Craters of this type are also known as calderas
One of these explosions in the Holocene is also responsible for the current shape of the volcanic mountain Nemrut, because the entire summit collapsed after the complete emptying of a huge magma chamber underneath, so that an immense crater basin of about 7 kilometers in diameter was able to develop. Craters of this type are also known as calderas. Over the years, the Nemrut caldera has filled up with a lake about 155 meters deep, made up of meltwater and rainwater, which is now one of the largest crater lakes in the world. Amazingly, there are two other lakes in the crater named Küçükgöl and Ilıgöl, with Ilıgöl being a warm-water lake about 500 meters in diameter with a water depth of 7-8 meters. Hot water and steam springs are located directly on the edges of the lake, which heat the lake water up to 80°.
Due to the hot underground, even the actually cold crater lake rarely freezes over. So today it is possible to take interesting photographs, which show the snow-covered mountain landscape of the area, especially from the air, from which the brownish edge of the caldera stands out in strong colour. The lava flow can also be clearly seen on the snow picture, which later moved into the caldera after it collapsed.
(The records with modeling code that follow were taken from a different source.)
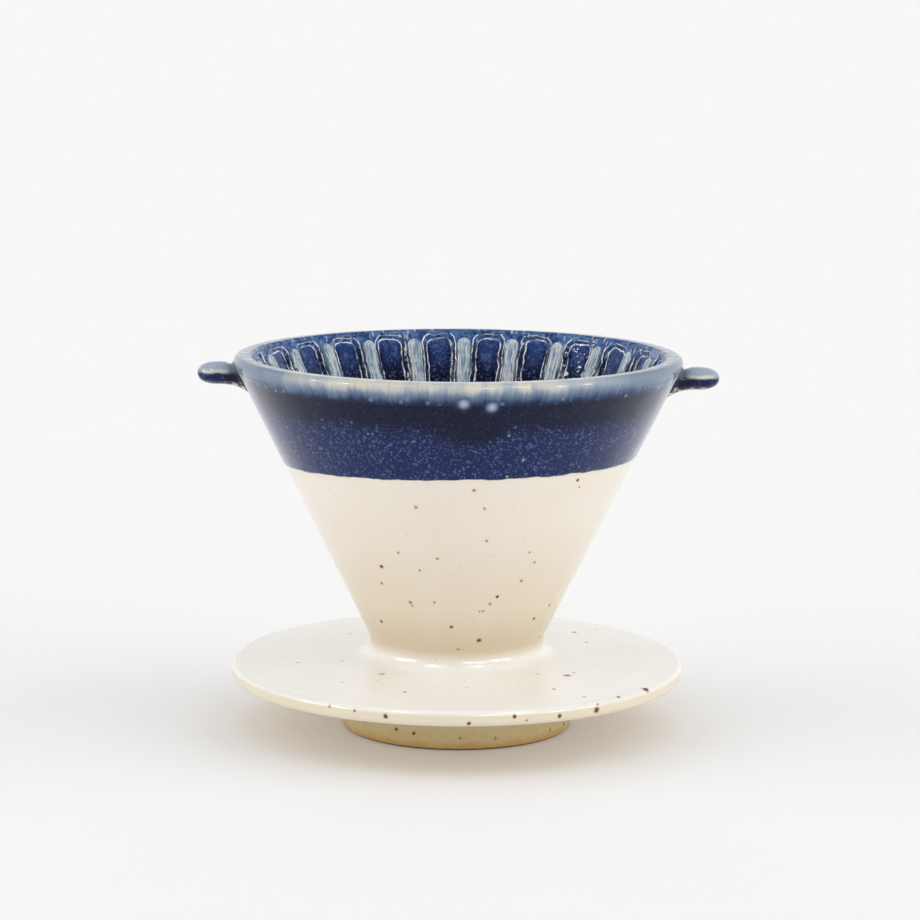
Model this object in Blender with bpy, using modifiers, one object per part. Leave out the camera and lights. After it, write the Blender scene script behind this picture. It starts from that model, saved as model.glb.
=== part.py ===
"""Stoneware pour-over dripper: a ribbed cone standing through a saucer, on a foot ring, with two lugs.

Metres, +Z up. The origin is on the table, under the cone's axis. The lugs lie along X.

The clay pieces are the ones a potter luts together: the thrown cone, the ribs laid on the
inside of its wall, the saucer with its collar, the foot ring and the two lugs.
"""

import math

import bmesh
import bpy
from mathutils import Matrix, Vector

# Sizes that can each be set by themselves.
TOTAL_HEIGHT = 0.0983
RIM_RADIUS = 0.0580  # at the widest point of the lip
CONE_WALL = 0.0037  # square to the wall
LIP_THICKNESS = 0.0046  # along the radius
LIP_OUTER_ROUND = 0.0016
LIP_INNER_ROUND = 0.0023
TIP_HEIGHT = 0.0030  # the drain hole's mouth above the table
TIP_RADIUS = 0.01255  # of the outer wall there
TIP_ROUND = 0.0010

RIB_COUNT = 24
FIRST_RIB_ANGLE = math.radians(13.5)  # from +X towards +Y
RIB_TOP_HEIGHT = 0.0953
RIB_BOTTOM_HEIGHT = 0.0130
RIB_TOP_WIDTH = 0.0038
RIB_BOTTOM_WIDTH = 0.0015
RIB_TOP_RELIEF = 0.0020  # how far it stands off the wall
RIB_BOTTOM_RELIEF = 0.0012
RIB_END_LENGTH = 0.0022

SAUCER_RADIUS = 0.0593
SAUCER_UNDERSIDE = 0.0134
SAUCER_EDGE_THICKNESS = 0.0039
SAUCER_EDGE_ROUND = 0.0018
SAUCER_SHOULDER_WIDTH = 0.0093  # from the edge to where the top flattens
SAUCER_SHOULDER_RISE = 0.0007
SAUCER_SHOULDER_ROUND = 0.0300
SAUCER_SLOPE = 0.045  # rise of the top towards the cone
COLLAR_FILLET = 0.0045
COLLAR_EDGE = 0.0003
COLLAR_LAND = 0.0004

FOOT_RADIUS = 0.0301
FOOT_WALL = 0.0048
FOOT_SEAT_DEPTH = 0.0012  # the groove that the ring is set in, under the saucer
FOOT_ROUND = 0.0011

LUG_REACH = 0.0678  # from the axis to the tip
LUG_HEIGHT = 0.0065
LUG_WIDTH = 0.0092
LUG_ROOT_FLARE = 0.0018
LUG_ROOT_LENGTH = 0.0045
LUG_NOSE_LENGTH = 0.0036
LUG_CENTRES = {"lug_right": (0.0, 0.0923), "lug_left": (math.pi, 0.0930)}  # angle, height

# Clearances.
LUTED_GAP = 0.0003  # the slip between two clay pieces
CUTTER_MARGIN = 0.010

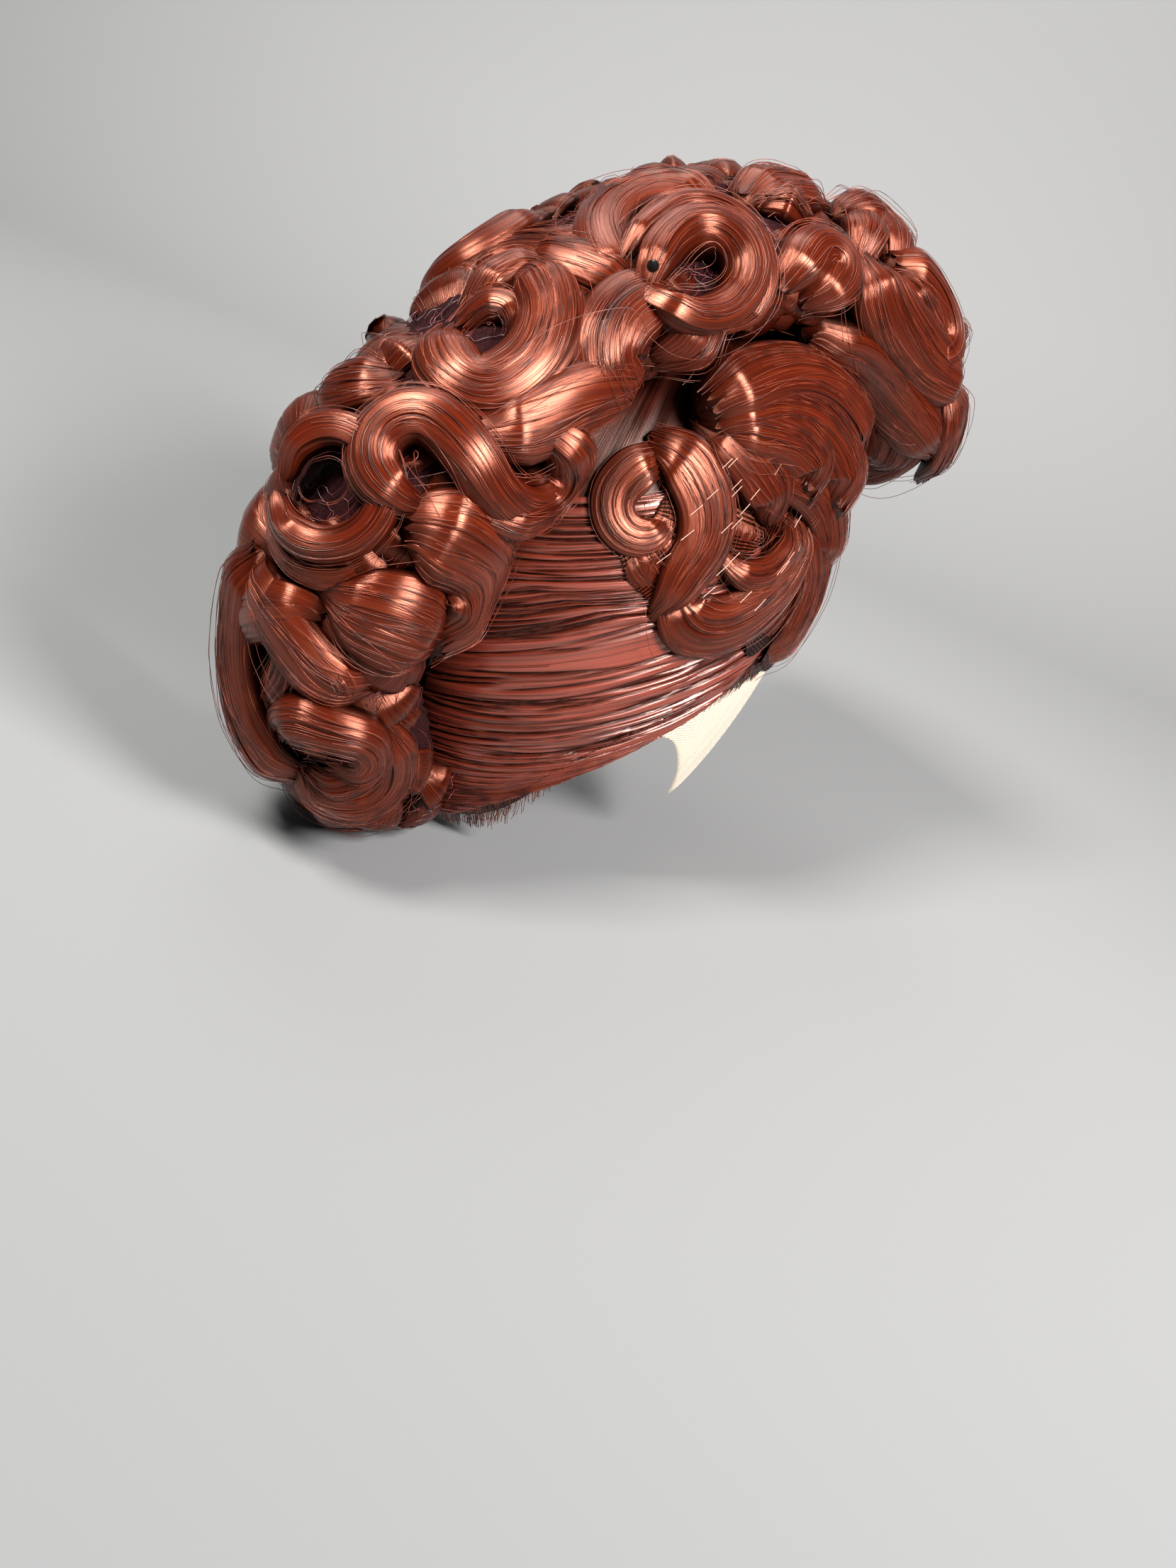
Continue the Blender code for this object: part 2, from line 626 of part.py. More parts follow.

Vessels were made from obsidian
Examination of the lava flow shows a mixture of thin, once-liquid basalt and thick obsidian, a volcanic black glassy material. Already in the Neolithic, Mount Nemrut was known for this material and it was traded as far north as Mesopotamia and the southern Levant. Today, obsidian is found on the southern and eastern slopes of the mountain, with smaller amounts also on the northeastern slopes. Due to its sharp-edged fracture and its glass-like structure, obsidian was often used as a material for the construction of tools. At the time of the Hittites, vessels were made from obsidian, while in ancient Rome polished obsidian was used as a mirror.
It's a bit spooky when you move down the gravel road into the crater. Our local guide quickly calmed us down so that we could confine ourselves to taking pictures. Anyone who is good on foot can reach the south-eastern edge of the crater from Tatvan in about 5 hours, which then allows a great view into the crater, onto the crater lake and, if there are no clouds, to Lake Van. In the season between June and September there are some guided tours that allow safe climbing.
Today, itinerant herders use the slopes of Nemrut for grazing, pitching their tents in the caldera by the lake and spending the summers up here. With the onset of autumn, it then descends again over the pass from Bitlis into the Tigris Valley and on to Diyarbakir or Jesireh.